Of course, disappointing President Obama and the liberal left is only likely to commend Heitkamp as a Senator to most North Dakota voters, but with her state political party thoroughly marginalized and dependent on out-of-state contributions from liberal interests, how much can she afford to tick off the national liberal base?

That’s a question I’ve explored previously.

Personally, I’m not sure Heitkamp made the right decision. While I doubt there’s much Mr. Adegbile and I would agree on politically, I tend to agree with this from MSNBC’s Ari Melber:

But, senator, you here are sending a dangerous message to our nation’s lawyers, and law students and future lawyers: don’t stand up for the constitutional right to counsel. Don’t work on these cases if someone says they’re controversial. Don’t help a poor defendant appeal a death sentence.
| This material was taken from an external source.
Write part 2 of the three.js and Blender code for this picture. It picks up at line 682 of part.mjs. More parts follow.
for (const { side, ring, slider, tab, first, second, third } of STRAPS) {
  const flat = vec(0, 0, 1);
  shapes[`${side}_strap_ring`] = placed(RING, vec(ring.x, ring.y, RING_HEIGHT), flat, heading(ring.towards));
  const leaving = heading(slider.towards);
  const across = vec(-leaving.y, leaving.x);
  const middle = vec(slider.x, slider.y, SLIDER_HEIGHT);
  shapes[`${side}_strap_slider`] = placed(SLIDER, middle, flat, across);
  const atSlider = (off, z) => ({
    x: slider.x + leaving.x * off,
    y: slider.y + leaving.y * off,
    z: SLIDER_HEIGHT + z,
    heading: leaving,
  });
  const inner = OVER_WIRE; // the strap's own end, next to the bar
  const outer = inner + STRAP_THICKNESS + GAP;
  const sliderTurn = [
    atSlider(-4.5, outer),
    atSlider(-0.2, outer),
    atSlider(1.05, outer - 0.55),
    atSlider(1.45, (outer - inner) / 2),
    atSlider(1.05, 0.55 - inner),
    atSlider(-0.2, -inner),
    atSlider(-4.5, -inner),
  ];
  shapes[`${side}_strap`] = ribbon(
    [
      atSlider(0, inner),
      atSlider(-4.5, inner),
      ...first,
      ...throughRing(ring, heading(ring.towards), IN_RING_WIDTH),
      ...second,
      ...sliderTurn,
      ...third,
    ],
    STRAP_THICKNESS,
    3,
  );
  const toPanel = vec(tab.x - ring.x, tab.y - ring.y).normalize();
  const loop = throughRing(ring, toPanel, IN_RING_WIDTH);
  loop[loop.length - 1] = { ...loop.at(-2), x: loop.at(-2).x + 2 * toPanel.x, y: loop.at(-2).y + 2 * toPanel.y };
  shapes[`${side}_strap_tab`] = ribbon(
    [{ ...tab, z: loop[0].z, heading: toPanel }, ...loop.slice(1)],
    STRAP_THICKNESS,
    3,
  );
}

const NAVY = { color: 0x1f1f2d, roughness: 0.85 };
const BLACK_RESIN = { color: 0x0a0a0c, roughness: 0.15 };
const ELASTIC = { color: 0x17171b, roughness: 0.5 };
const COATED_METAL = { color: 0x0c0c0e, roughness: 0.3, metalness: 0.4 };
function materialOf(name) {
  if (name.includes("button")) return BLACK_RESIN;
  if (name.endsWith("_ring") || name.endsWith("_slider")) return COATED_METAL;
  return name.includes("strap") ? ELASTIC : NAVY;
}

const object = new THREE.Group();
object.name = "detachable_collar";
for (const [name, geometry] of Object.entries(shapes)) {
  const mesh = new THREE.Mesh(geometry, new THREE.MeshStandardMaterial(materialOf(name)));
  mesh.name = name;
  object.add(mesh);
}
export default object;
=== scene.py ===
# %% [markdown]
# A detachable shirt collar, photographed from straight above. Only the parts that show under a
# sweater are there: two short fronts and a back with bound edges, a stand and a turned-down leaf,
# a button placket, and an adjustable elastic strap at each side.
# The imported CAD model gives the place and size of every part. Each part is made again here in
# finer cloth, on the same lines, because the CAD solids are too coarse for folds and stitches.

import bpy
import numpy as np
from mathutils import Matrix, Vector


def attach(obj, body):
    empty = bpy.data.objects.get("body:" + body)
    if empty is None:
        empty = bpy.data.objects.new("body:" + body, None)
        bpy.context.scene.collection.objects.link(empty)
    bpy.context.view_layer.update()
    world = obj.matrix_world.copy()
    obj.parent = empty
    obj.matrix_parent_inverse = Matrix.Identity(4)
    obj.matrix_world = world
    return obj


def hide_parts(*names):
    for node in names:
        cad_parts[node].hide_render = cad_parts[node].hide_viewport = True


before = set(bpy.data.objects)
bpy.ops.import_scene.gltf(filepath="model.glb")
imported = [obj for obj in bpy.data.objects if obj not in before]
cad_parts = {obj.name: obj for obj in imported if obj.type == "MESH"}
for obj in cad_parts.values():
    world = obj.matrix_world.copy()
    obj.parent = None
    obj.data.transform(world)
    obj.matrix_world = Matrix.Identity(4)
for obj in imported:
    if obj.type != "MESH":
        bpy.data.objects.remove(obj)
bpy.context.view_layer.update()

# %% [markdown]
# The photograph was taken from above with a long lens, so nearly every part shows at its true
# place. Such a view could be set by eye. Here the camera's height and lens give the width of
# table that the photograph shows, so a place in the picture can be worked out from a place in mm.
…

You’re encouraging a choice between upholding our Constitution and serving in government itself, when it is precisely the people who have taken hard cases to defend our Constitution that belong in government. But opposition to Adegbile’s nomination also runs deeper than his defense of Abu-Jamal. For some, it was about his work and LDF’s work against voting restrictions, like voter-ID and the elimination of early voting.

In general, though, America seems to be struggling with the difference between disapproving of controversial words and actions, and defending the right to do or say controversial things (case in point). I’m not talking about Abu-Jamal murdering cops, but rather the fact that he like every other American is entitled to a vigorous legal defense, and we ought not hold it against those who provide it.